--- start of Provided material ---
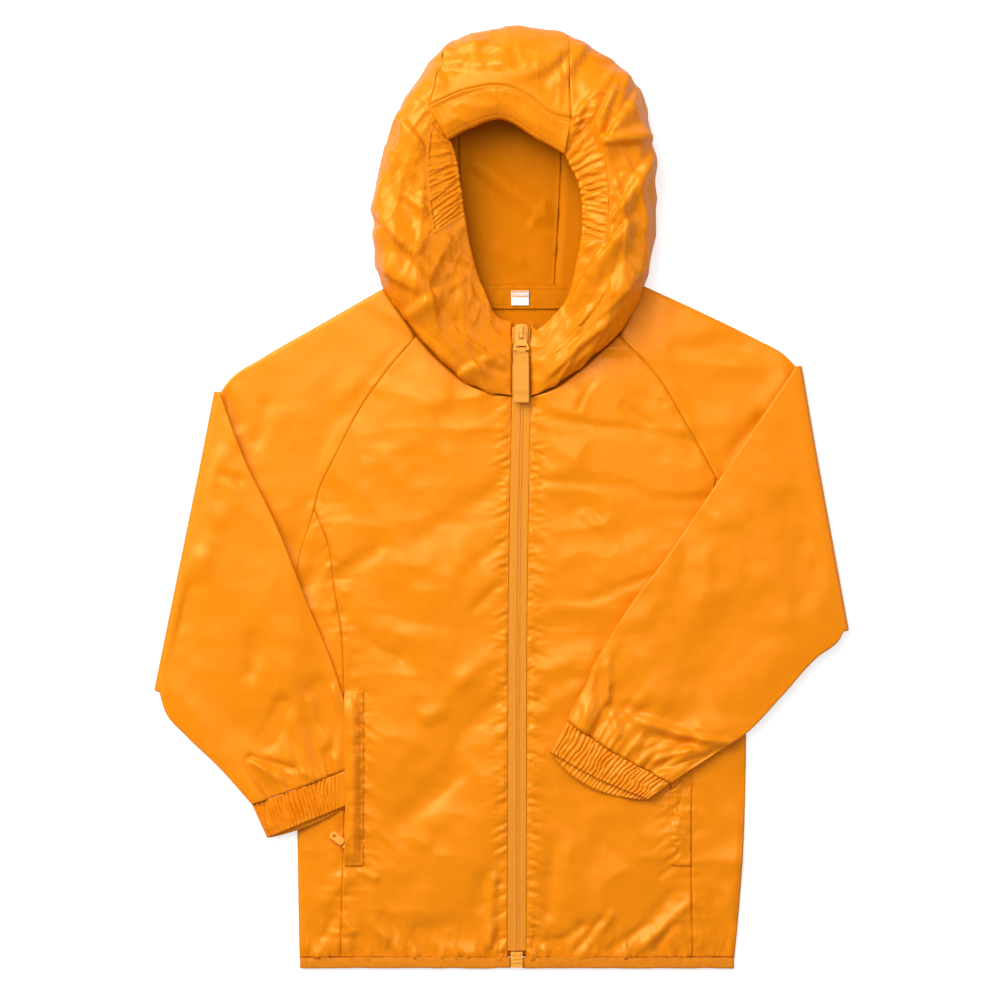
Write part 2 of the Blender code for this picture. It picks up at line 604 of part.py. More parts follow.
def hood_row(mouth, crest, outer, floor_end):
    """Points of one section: from the face opening over the crest, round the outside and in along the floor."""
    points = []
    for t in np.linspace(0, 1, MOUTH_STEPS + 1):
        rise = math.sin(math.pi / 2 * t)
        points.append([*(mouth[:2] + t * (crest[:2] - mouth[:2])), mouth[2] + rise * (crest[2] - mouth[2])])
    for t in np.linspace(0, 1, CREST_STEPS + 1)[1:]:
        turn = math.pi / 2 * t
        spot = crest[:2] + math.sin(turn) * (outer[:2] - crest[:2])
        points.append([*spot, crest[2] - (1 - math.cos(turn)) * (crest[2] - outer[2])])
    inward = floor_end - outer[:2]
    foot = outer[:2] + inward / np.linalg.norm(inward) * HOOD_TURN
    for t in np.linspace(0, 1, TURN_STEPS + 1)[1:]:
        turn = math.pi / 2 * t
        spot = outer[:2] + (1 - math.cos(turn)) * (foot - outer[:2])
        points.append([*spot, outer[2] - math.sin(turn) * (outer[2] - BACK_MID)])
    for t in np.linspace(0, 1, FLOOR_STEPS + 1)[1:]:
        points.append([*(foot + t * (floor_end - foot)), BACK_MID])
    return np.array(points)


def hood_stations(table):
    """The hood's table as a smooth function of the row number."""
    rows = np.array(table, float).reshape(len(table), 9)
    return spline(rows, np.arange(len(table), dtype=float))


def hood_side_points(table, strip):
    station = hood_stations(table)
    last = len(table) - 1
    seam = curve(strip)
    rows = []
    for number in np.arange(0, last + 0.25, 0.5):
        mouth, crest, outer = station(number).reshape(3, 3)
        rows.append(hood_row(mouth, crest, outer, seam(max(0, (number - SHOULDER_ROW) / (last - SHOULDER_ROW)))))
    return np.array(rows)


def make_hood(look):
    outer_column = MOUTH_STEPS + CREST_STEPS
    shoulder = 2 * SHOULDER_ROW
    casing_column = round(CASING_SHARE * MOUTH_STEPS)
    first, last = (round(2 * row) for row in CASING_ROWS)

    def keep(j, i):
        if i < casing_column and first <= j < last:
            return False
        return i < outer_column or j >= shoulder

    for side, table, strip in (("left", HOOD_LEFT, STRIP_LEFT), ("right", HOOD_RIGHT, STRIP_RIGHT)):
        wall("hood_side_" + side, hood_side_points(table, strip), look, keep=keep)


def strip_edge(table, strip, shift):
    """The hood side's seam to the centre strip, from the brim band over the top and down the inside back."""
    points = hood_side_points(table, strip)
    over = points[-1][MOUTH_STEPS:]
    down = points[2 * SHOULDER_ROW : -1, -1][::-1]
    return np.concatenate([over, down]) + np.array([shift, 0, 0])


def make_strip(look):
    left = strip_edge(HOOD_LEFT, STRIP_LEFT, 2 * SEAM)
    right = strip_edge(HOOD_RIGHT, STRIP_RIGHT, -2 * SEAM)
    mouth, crest, outer = np.array(HOOD_MIDDLE, float)
    over = hood_row(mouth, crest, outer, np.array(HOOD_BACK_TOP))[MOUTH_STEPS:]
    down = (left[len(over) :] + right[len(over) :]) / 2
    middle = np.concatenate([over, down])
    columns = []
    for t in np.linspace(0, 1, 6):
        before, at, after = 2 * (t - 0.5) * (t - 1), 4 * t * (1 - t), 2 * t * (t - 0.5)
        columns.append(before * left + at * middle + after * right)
    points = np.array(columns).transpose(1, 0, 2)
    points[0, :, 1] += SEAM * 1.4
    wall("hood_centre", points, look)


def make_brim(look):
    seam, edge = curve(BRIM_SEAM), curve(BRIM_EDGE)
    rows = []
    for t in np.linspace(0.035, 0.965, 13):
        mouth, crest = edge(t), seam(t)
        share = np.linspace(0, 0.97, MOUTH_STEPS)
        plan = mouth[:2] + share[:, None] * (crest[:2] - mouth[:2])
        rows.append(np.column_stack([plan, mouth[2] + np.sin(math.pi / 2 * share) * (crest[2] - mouth[2])]))
    wall("hood_brim", np.array(rows), look)


def make_casings(look):
    """The gathered elastic casings on the face opening at the temples."""
    for side, table in (("left", HOOD_LEFT), ("right", HOOD_RIGHT)):
        station = hood_stations(table)
        numbers = np.linspace(CASING_ROWS[0] + 0.12, CASING_ROWS[1] - 0.3, 200)
        mouths = np.array([station(number)[:3] for number in numbers])
        steps = np.linalg.norm(np.diff(mouths, axis=0), axis=1)
        length = np.concatenate([[0], np.cumsum(steps)]) / steps.sum()
        rows = []
        for place in np.linspace(0, 1, 4 * CASING_GATHERS + 1):
            number = np.interp(place, length, numbers)
            low = math.floor(2 * number) / 2
            mix = (number - low) / 0.5
            here = (1 - mix) * station(low) + mix * station(low + 0.5)
            mouth, crest, _ = here.reshape(3, 3)
            share = np.linspace(0, CASING_SHARE - 0.04, 4)
            plan = mouth[:2] + share[:, None] * (crest[:2] - mouth[:2])
            wave = GATHER * math.cos(2 * math.pi * CASING_GATHERS * place)
            height = mouth[2] + np.sin(math.pi / 2 * share) * (crest[2] - mouth[2]) + wave
            rows.append(np.column_stack([plan, height]))
        wall("hood_casing_" + side, np.array(rows), look)


def make_neck(look, white):
    band = WALL + TRIM_GAP
    block("neck_band", (*NECK_BAND[0], band), (*NECK_BAND[1], band + TRIM_WALL), look)
    label = band + TRIM_WALL + TRIM_GAP
    block("label", (*LABEL[0], label), (*LABEL[1], label + TRIM_WALL), white)


# ---- front zip


def zip_run(start, end, low, high, rows):
    """A strip of the zip between two distances from its middle line."""
    u, v = grid(2, rows)
    y = start + v * (end - start)
    return np.stack([zip_x(y) + low + u * (high - low), y, zip_mid(y)], -1)


def make_zip(tape, look):
    wall("zip_tape_left", zip_run(ZIP_FOOT, TAPE_TOP, -TAPE_OUT, -TAPE_IN, 30), tape, thickness=TAPE_WALL)
    wall("zip_tape_right", zip_run(ZIP_FOOT, TAPE_TOP, TAPE_IN, TAPE_OUT, 30), tape, thickness=TAPE_WALL)
    wall("zip_chain", zip_run(ZIP_FOOT, CHAIN_TOP, -CHAIN_HALF, CHAIN_HALF, 30), look, thickness=CHAIN_WALL)
    width, length, height = FOOT_BOX
    middle = zip_x(ZIP_FOOT)
    low = (middle - width / 2, ZIP_FOOT - SEAM - length, WALL + 0.4)
    high = (middle + width / 2, ZIP_FOOT - SEAM, WALL + 0.4 + height)
    block("zip_foot_box", low, high, look)


def make_slider(look):
    width, length, thick = SLIDER_PLATE
    foot, head = SLIDER_Y - length / 2, SLIDER_Y + length / 2
    gap = CHAIN_WALL / 2 + SLIDER_PLAY
    under = ZIP_CHIN - gap
    over = ZIP_CHIN + gap
    plate = rounded(width, length, SLIDER_CORNER)
    slider = prism("zip_slider", plate, over, over + thick, look, origin=(ZIP_X, foot, 0))
    lower = prism("slider_lower", plate, under - thick, under, look, origin=(ZIP_X, foot, 0))
    post_low = (ZIP_X - POST_HALF, CHAIN_TOP + SEAM, under - JOIN)
    post_high = (ZIP_X + POST_HALF, head - 1, over + JOIN)
    post = block("slider_post", post_low, post_high, look)
    top = HINGE_Z + BRIDGE_RISE
    front, rear = BRIDGE_FRONT, BRIDGE_REAR
    arch = [
        (front, over + JOIN), (front, top + BRIDGE_WALL), (rear, top + BRIDGE_WALL), (rear, over + JOIN),
        (rear - BRIDGE_WALL, over + JOIN), (rear - BRIDGE_WALL, top), (front + BRIDGE_WALL, top),
        (front + BRIDGE_WALL, over + JOIN),
    ]
    bridge = prism("slider_bridge", arch, ZIP_X - BRIDGE_HALF, ZIP_X + BRIDGE_HALF, look, axis="x")
    for helper in (lower, post, bridge):
        combine(slider, helper, "UNION")


def window(name, sizes, look):
    half, foot, top = sizes
    return block(name, (-half, foot, -2), (half, top, 2), look)


def frame_outline(low, high, half, grow):
    """Section of the ribbon's loop: y of its two ends and half its height, grown all round."""
    y0, y1, z = low - grow, high + grow, half + grow
    return [(y0, -z), (y1, -z), (y1, z), (y0, z)]


def make_pull(look, tape):
    """The pull tab and its ribbon, with their origin on the hinge."""
    hinge = bpy.data.objects.new("pull_hinge", None)
    hinge.location = (ZIP_X * MM, HINGE_Y * MM, HINGE_Z * MM)
    bpy.context.collection.objects.link(hinge)
    half = TAB_WALL / 2
    outline = [(-x, y) for x, y in TAB_OUTLINE] + TAB_OUTLINE[::-1]
    tab = prism("zip_pull", outline, -half, half, look)
    bridge_window = window("pull_window", TAB_WINDOW, look)
    ribbon_slot = window("pull_slot", TAB_SLOT, look)
    combine(tab, bridge_window, "DIFFERENCE")
    combine(tab, ribbon_slot, "DIFFERENCE")
    low, high = TAB_BAR
    ribbon_low = (-RIBBON_HALF, RIBBON_FOOT - HINGE_Y, -half)
    ribbon_high = (RIBBON_HALF, low - LOOP_PLAY / 3, half)
    ribbon = block("pull_ribbon", ribbon_low, ribbon_high, tape)
    room = half + LOOP_PLAY
    loop = frame_outline(low, high, room, LOOP_WALL)
    hole = frame_outline(low, high, room, 0)
    ring = prism("ribbon_loop", loop, -LOOP_HALF, LOOP_HALF, tape, axis="x")
    bore = prism("ribbon_bore", hole, -2 * RIBBON_HALF, 2 * RIBBON_HALF, tape, axis="x")
    combine(ribbon, ring, "UNION")
    combine(ribbon, bore, "DIFFERENCE")
    for piece in (tab, bridge_window, ribbon_slot, ribbon, ring, bore):
        piece.parent = hinge


def make_pocket_pull(look):
    """The slider of the left pocket's zip, under the welt, and its pull tab."""
    turn = math.atan2(POCKET_WAY[1], POCKET_WAY[0]) - math.pi / 2
    length, width, thick = POCKET_TAB
    outline = rounded(width, length, POCKET_TAB_CORNER)
    tab = prism("pocket_pull", outline, -thick / 2, thick / 2, look, origin=POCKET_HINGE)
    tab.rotation_euler = (0, 0, turn)
    angles = np.linspace(0, 2 * math.pi, 13)[:-1]
    eye = [(POCKET_EYE * math.cos(a), length - EYE_INSET + POCKET_EYE * math.sin(a)) for a in angles]
    hole = prism("pull_eye", eye, -3, 3, look, origin=POCKET_HINGE)
    hole.rotation_euler = (0, 0, turn)
    combine(tab, hole, "DIFFERENCE")
    slider = block("pocket_slider", *POCKET_SLIDER, look, origin=POCKET_HINGE)
    slider.rotation_euler = (0, 0, turn)


def start():
    for item in list(bpy.data.objects):
        bpy.data.objects.remove(item)


def main():
    start()
    cloth = material("orange_cloth", ORANGE, 0.35)
    tape = material("orange_tape", ORANGE_TAPE, 0.6)
    moulded = material("orange_moulded", ORANGE_PULL, 0.3)
    white = material("white_label", WHITE, 0.6)
    make_back(cloth)
    make_fronts(cloth)
    make_side_panels(cloth)
    make_hem(cloth)
    make_welts(cloth)
    make_sleeves(cloth)
    make_cuffs(cloth)
    make_hood(cloth)
    make_strip(cloth)
    make_brim(cloth)
    make_casings(cloth)
    make_neck(cloth, white)
    make_zip(tape, moulded)
    make_slider(moulded)
    make_pull(moulded, tape)
    make_pocket_pull(moulded)


main()
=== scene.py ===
# %% [markdown]
# # A child's hooded windbreaker, laid out flat
#
# The real jacket is sewn from one thin layer of glossy nylon, with no lining.
# It lies on its back with the zip closed, and both sleeves are folded over the front.
# The measured solids come first, and every piece below is fitted to them.

# %% Load the measured solids
import math

import bmesh
import bpy
import numpy as np
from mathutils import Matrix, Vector


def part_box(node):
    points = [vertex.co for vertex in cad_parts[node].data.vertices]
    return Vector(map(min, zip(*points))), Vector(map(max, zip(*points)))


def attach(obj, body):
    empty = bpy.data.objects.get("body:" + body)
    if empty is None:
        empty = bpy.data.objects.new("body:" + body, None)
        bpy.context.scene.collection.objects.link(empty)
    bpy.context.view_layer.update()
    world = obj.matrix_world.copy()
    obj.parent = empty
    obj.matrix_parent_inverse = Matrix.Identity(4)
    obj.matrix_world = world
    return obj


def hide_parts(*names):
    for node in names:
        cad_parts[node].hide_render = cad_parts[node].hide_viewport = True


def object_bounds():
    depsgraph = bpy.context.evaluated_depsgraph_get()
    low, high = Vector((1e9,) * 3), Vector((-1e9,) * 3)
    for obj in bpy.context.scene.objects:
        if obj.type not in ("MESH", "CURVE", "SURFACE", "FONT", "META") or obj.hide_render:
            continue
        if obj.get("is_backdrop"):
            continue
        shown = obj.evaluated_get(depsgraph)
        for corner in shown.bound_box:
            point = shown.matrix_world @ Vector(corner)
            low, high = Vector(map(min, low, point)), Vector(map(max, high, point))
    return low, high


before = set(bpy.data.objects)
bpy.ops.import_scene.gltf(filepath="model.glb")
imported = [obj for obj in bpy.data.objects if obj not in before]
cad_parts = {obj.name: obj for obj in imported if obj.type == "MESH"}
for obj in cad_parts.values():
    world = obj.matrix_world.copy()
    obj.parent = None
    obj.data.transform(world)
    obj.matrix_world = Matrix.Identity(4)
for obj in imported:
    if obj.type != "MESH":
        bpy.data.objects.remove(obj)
CAD_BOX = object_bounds()
MM = 0.001

# %% [markdown]
# ## The camera
#
# The jacket was looked at from straight above, from far enough away that nothing leans outwards.
# A long lens high over the table gives that view, 700 mm wide.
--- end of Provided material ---
Stated task> Exactly the lines from the line containing "depsgraph = bpy.context.evaluated_depsgraph_get()" to the line containing "if obj.type not", both included, are to be set down; no other line belongs in the answer.

Task output>
    depsgraph = bpy.context.evaluated_depsgraph_get()
    low, high = Vector((1e9,) * 3), Vector((-1e9,) * 3)
    for obj in bpy.context.scene.objects:
        if obj.type not in ("MESH", "CURVE", "SURFACE", "FONT", "META") or obj.hide_render:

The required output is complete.